In its release, Bed Bath & Beyond said that it expects to post revenues of $1.259 billion in the fiscal third quarter than ended on November 26. To put that in perspective, it posted revenues of $1.878 billion in the corresponding quarter last year.

It attributed the fall in revenues to low inventory levels and a fall in customer traffic at the stores.

It expects to post a net loss of $385.8 million in the quarter as compared to a net loss of $276.4 million in the third quarter of the fiscal year 2021. In the quarter, Bed Bath & Beyond expects an impairment loss of $100 million.

Meanwhile, it expects the SG&A (selling general and administration) expense to fall to $583.6 million in the quarter as compared to $698 million in the corresponding quarter last year.

Bed Bath & Beyond is taking several measures to restructure the business but as the perennial losses show, they are falling short.

Bed Bath & Beyond Was Once a Meme Stock Darling

There has been an exodus of top executives also and in November its chief technology and chief consumer officers resigned. In June, the company’s board fired its CEO Mark Tritton from the position as activist investors pushed for change.

Once a meme stock darling, Bed Bath & Beyond is now out of favor with markets. In August last year, Ryan Cohen who is helping revive GameStop, sold all his Bed Bath & Beyond shares. BBBY stock plunged after the news.

Meanwhile, in its business update, Bed Bath & Beyond CEO Sue Gove highlighted the turnaround plan. She said, “Our plan has two anchors: the first enables us to refocus merchandising and inventory, operate more efficiently, and grow our digital and omni-capabilities, and the second focuses on strengthening our financial position.”

BBBY is Transforming Its Business

She however cautioned that transforming an organization of BBBY’s size would take time. She added that the company is now looking to restock inventory from the liquidity it generated from the holiday sales.

Gove added, “We are resetting foundational elements to create a stronger and more nimble infrastructure that aligns closely with customer demand and preference.”
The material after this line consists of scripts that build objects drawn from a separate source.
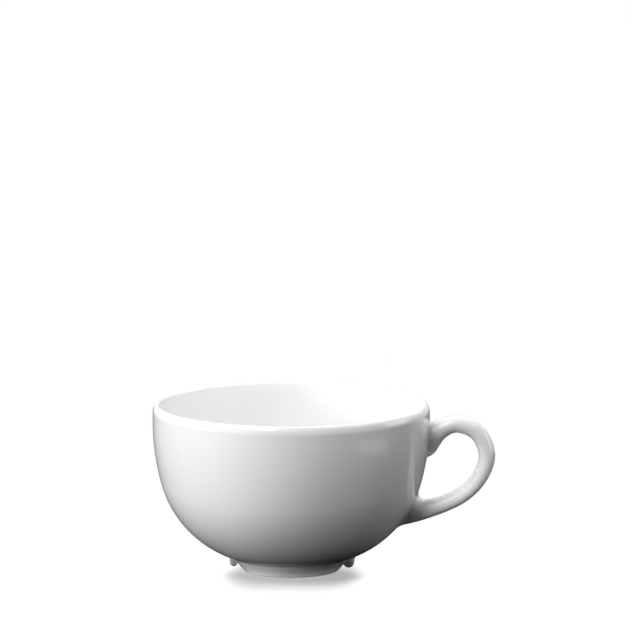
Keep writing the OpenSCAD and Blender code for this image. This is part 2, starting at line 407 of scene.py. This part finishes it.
def nub_points(place, centre, tip_radius):
    """Points of a nub for places up it.

    Up to place 1 they are a round tip: tip radius times the cosine and sine of the lift. Past it they are
    a neck, level by level, whose radius swells with the square of the way up to the belly.
    """
    place = np.broadcast_to(place, (len(place), NUB_COLUMNS))
    tip_z = NUB_CLEAR + tip_radius
    root_z = onto_wall(np.array([centre, 0.0, UNDERSIDE_Z]))[2]
    lift = np.radians(90 * (np.minimum(place, 1) - 1))
    up = np.maximum(place - 1, 0)
    radius = tip_radius * np.where(place <= 1, np.cos(lift), 1 + (NUB_SWELL - 1) * up ** 2)
    height = tip_z + np.where(place <= 1, tip_radius * np.sin(lift), (root_z - tip_z) * up)
    angle = np.linspace(0, 2 * math.pi, NUB_COLUMNS, endpoint=False)
    return np.stack([centre + radius * np.cos(angle), radius * np.sin(angle), height], axis=-1)


def wall_meeting(points_at, start, end):
    """Place on each line at which it passes into the bowl's wall, on the way from start to end."""
    places = np.linspace(start, end, MEETING_SAMPLES)
    gap, _ = from_wall(points_at(places[:, None]))
    after = np.maximum(np.argmax(gap < 0, axis=0), 1)
    column = np.arange(gap.shape[1])
    gap_before, gap_after = gap[after - 1, column], gap[after, column]
    share = gap_before / (gap_before - gap_after)
    return places[after - 1] + share * (places[after] - places[after - 1])


def seat(points_at, start, end, reach):
    """Hollow curves from a surface's lines onto the wall, and the hidden rows round them.

    Each curve starts on its line, reach short of the wall, and ends on the wall, reach away from the
    meeting point. With that point as its corner it is (1-u)^2 start + 2u(1-u) corner + u^2 end. Returned
    are the places where the curves leave the lines, a row sunk into the surface before them, the curves,
    a row sunk into the wall beyond them, and a row deep in the wall.
    """
    meeting = wall_meeting(points_at, start, end)
    step = math.copysign(MEETING_STEP, end - start)
    corner = points_at(meeting[None, :])[0]
    pace = np.linalg.norm(corner - points_at((meeting - step)[None, :])[0], axis=-1) / step
    leaving = meeting - reach / pace
    first = points_at(leaving[None, :])[0]
    _, normal = from_wall(corner)
    away = unit(np.cross(normal, np.roll(corner, -1, 0) - np.roll(corner, 1, 0)))
    outwards = np.einsum("ij,ij->i", away, corner - corner.mean(0)).mean()
    away = away * np.sign(outwards)
    last = onto_wall(corner + reach * away)
    u = np.linspace(0, 1, SEAT_ROWS)[:, None, None]
    curve = (1 - u) ** 2 * first + 2 * u * (1 - u) * corner + u ** 2 * last
    on_line = points_at((leaving - SEAT_LAP / pace)[None, :])[0]
    before = on_line + SEAT_SINK * unit(on_line.mean(0) - on_line)
    beyond = onto_wall(corner + (reach + SEAT_LAP) * away, SEAT_SINK)
    deep = corner - HIDDEN_DEPTH * normal - HIDDEN_TUCK * away
    return leaving, before, curve, beyond, deep


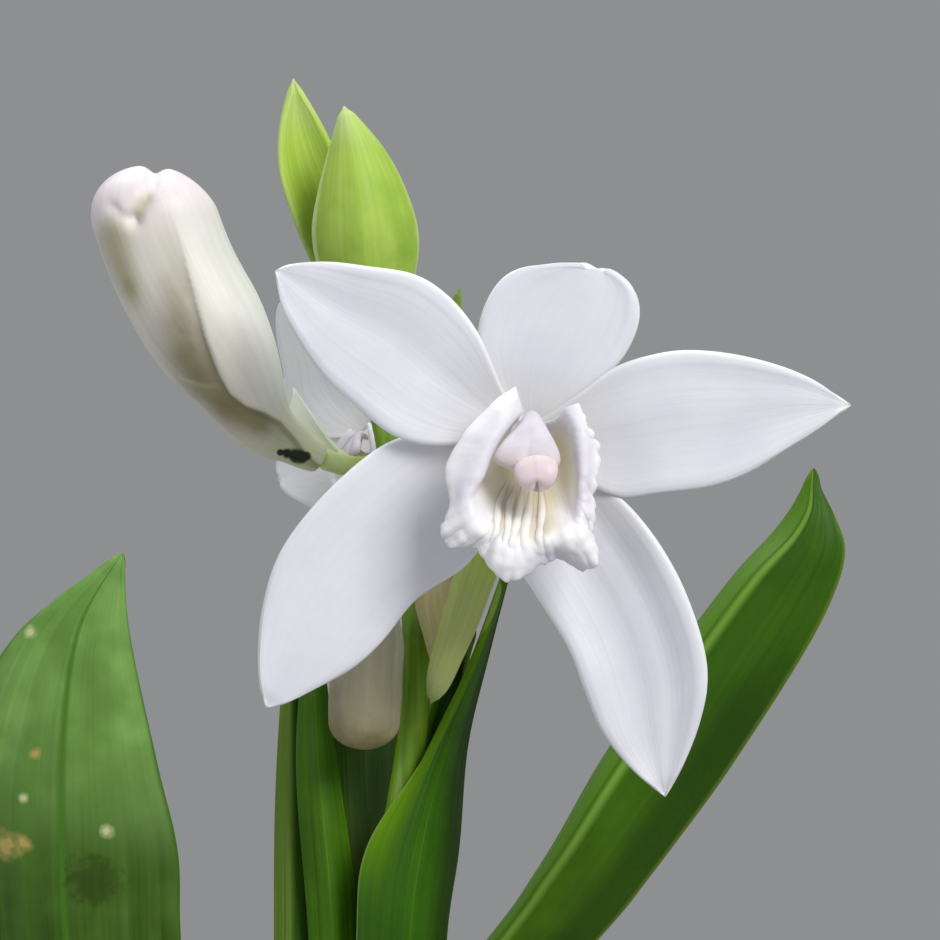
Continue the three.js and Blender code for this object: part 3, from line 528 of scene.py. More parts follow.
def tepalMaterial(name, tones):
    material, tree, shader = newMaterial(name, tones["finish"])
    place, lay = places(tree)
    veins = veinsOf(tree, lay, tones["veinCount"], tones["veinWidth"], 0.07)
    border = useGroup(tree, borderGroup, lay, 0.06, 0.12, 0.42, 0.06)
    cloud = patches(tree, place, 10.0, 0.35, 0.7)
    fade = times(tree, veins["Line"], ramp(tree, veins["Band"], 0.0, 1.0, 0.06, 0.22))
    # Painted highlight: the rim layer brightens the edges and tip over their paler margin.
    edge = compute(tree, "MAXIMUM", border["Edge"], border["Tip"])
    edge = times(tree, edge, compute(tree, "SUBTRACT", 0.65, times(tree, border["Foot"], 0.6)))
    # Painted shade: the claw layer darkens the foot of each tepal, over its own tint.
    colour = coats(tree, tones, "face", ("cloud", cloud, 0.6), ("vein", fade), ("clawTintAndShade", border["Foot"], 0.6),
                   ("rim", edge))
    dress(tree, shader, colour, cloud, (0.44, 0.58), (veins["Band"], 0.16, 0.12), (veins["Line"], 0.12, 0.04),
          (grain(tree, place, tones["cell"]), 0.1, 0.04))
    return material


def tepalSurface(frameAt, form):
    rails = [lineThrough([(x, 0, z) for x, z in form[key]])[0] for key in ("edgeA", "edgeB")]
    rows = byRow(rails, 0.9985)

    def at(u, t):
        a, b = rows(t)
        point = a.lerp(b, (u + 1) / 2)
        bowl = form["cup"] * u * u * math.sin(math.pi * min(1.0, 0.15 + 0.8 * t))
        f = form["layer"] + form["rise"] * t - form["droop"] * t * t + bowl
        for middle, width, height in form["ridges"]:
            ridge = height * math.exp(-((u - middle) / width) ** 2)
            f += ridge * smoothstep(0.05, 0.35, t) * smoothstep(1.06, 0.7, t)
        calm = smoothstep(1.0, 0.82, t)
        wave = noise.noise(Vector((2 * u, 5 * t, form["seed"])))
        f += 0.3 * abs(u) ** 3 * smoothstep(0.25, 0.6, t) * calm * wave
        f -= 0.25 * smoothstep(0.82, 1.0, abs(u)) * smoothstep(0.2, 0.5, t) * calm
        return frameAt(point.x, point.z, f)
    return at


frontTepals = {
    "dorsalSepal": {
        "node": "dorsal_sepal", "layer": 0, "rise": 3, "droop": 1.4, "cup": 0.7, "seed": 1.3,
        "ridges": [(0.1, 0.35, 0.15)],
        "edgeA": [(-0.6, 0.6), (-3.4, 4.5), (-4.7, 8.1), (-4.1, 11.1), (-2.8, 13.3), (-1.2, 14.4),
                  (1.5, 14.8), (4.2, 14.8), (6, 14.5)],
        "edgeB": [(0.7, 0.5), (4.9, 3.4), (7.6, 5.6), (9, 7.6), (9.8, 10.1), (9.5, 12.2), (8.1, 13.6),
                  (6, 14.5)],
    },
    "leftSepal": {
        "node": "left_sepal", "layer": 0, "rise": 2.6, "droop": 1, "cup": 0.7, "seed": 2.1,
        "ridges": [(-0.1, 0.4, -0.2)],
        "edgeA": [(-1.5, -0.4), (-8.1, -0.4), (-12.2, -0.9), (-17.6, -4.9), (-22.4, -10.9), (-24, -15.8),
                  (-24.4, -20.3), (-24.2, -23), (-23.7, -24.9)],
        "edgeB": [(-0.8, -1.2), (-2.7, -7.2), (-5.5, -11.9), (-10.2, -15.2), (-13.5, -19.2), (-16.1, -21.5),
                  (-19.4, -23.3), (-22.4, -24.7), (-23.7, -24.9)],
    },
    "rightSepal": {
        "node": "right_sepal", "layer": 0, "rise": 3.4, "droop": 1.4, "cup": 0.7, "seed": 3.7,
        "ridges": [(0.15, 0.25, 0.35), (1.05, 0.6, 2.0)],
        "edgeA": [(0.4, -1.4), (-1.2, -6.3), (-1.4, -11.7), (0.2, -14.4), (3.5, -19.8), (4.9, -23.5),
                  (6.5, -27.2), (9.2, -30.5), (12.1, -32.9)],
        "edgeB": [(1.3, -0.7), (4.9, -3.6), (9.2, -7.2), (13.1, -12.9), (15.5, -19.5), (15.8, -22.7),
                  (15.1, -26.3), (13.7, -30), (12.1, -32.9)],
    },
    "leftPetal": {
        "node": "left_petal", "layer": 1.3, "rise": 3.4, "droop": 1, "cup": 0.7, "seed": 4.9,
        "ridges": [(0.1, 0.3, -0.25)],
        "edgeA": [(-1.3, -0.6), (-5.4, -1.2), (-9, -1.4), (-12.4, -0.4), (-16.4, 2.8), (-18.8, 5.1),
                  (-20.8, 8.1), (-22.2, 11), (-22.8, 14.2)],
        "edgeB": [(-0.6, 0.8), (-2.3, 3.4), (-4.9, 9), (-7.5, 12.1), (-10.2, 13.8), (-14.7, 14.6),
                  (-18.4, 15), (-21.6, 14.7), (-22.8, 14.2)],
    },
    "rightPetal": {
        "node": "right_petal", "layer": 1.3, "rise": 3.4, "droop": 1.6, "cup": 0.8, "seed": 5.5,
        "ridges": [(-0.2, 0.35, 0.25)],
        "edgeA": [(0.8, 0.8), (4.5, 3.4), (7.6, 5.6), (10.5, 6.6), (13.8, 7.1), (18.9, 6.6), (24.2, 5),
                  (28.7, 2.2)],
        "edgeB": [(1.1, -0.7), (4, -4), (7.6, -5.9), (11.7, -5.6), (16.2, -5), (19.7, -3.7), (24.2, -0.9),
                  (28.7, 2.2)],
    },
}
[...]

She also said, “We continue to manage our financial position amidst a changing landscape and work with expert advisors as we consider all paths and strategic alternatives to accomplish our short- and long-term goals.”

Bed Bath & Beyond also filed to delay its quarterly earnings report as it needs time to test its assets for impairment.

Bed Bath & Beyond Flags Bankruptcy Risks

Meanwhile, Bed Bath & Beyond also flagged bankruptcy risks in its business update.

It said, “While the Company continues to pursue actions and steps to improve its cash position and mitigate any potential liquidity shortfall, based on recurring losses and negative cash flow from operations for the nine months ended November 26, 2022, as well as current cash and liquidity projections, the Company has concluded that there is substantial doubt about the Company’s ability to continue as a going concern.”

The company’s business update has spooked investors and the stock is down almost 20% in US premarkets today.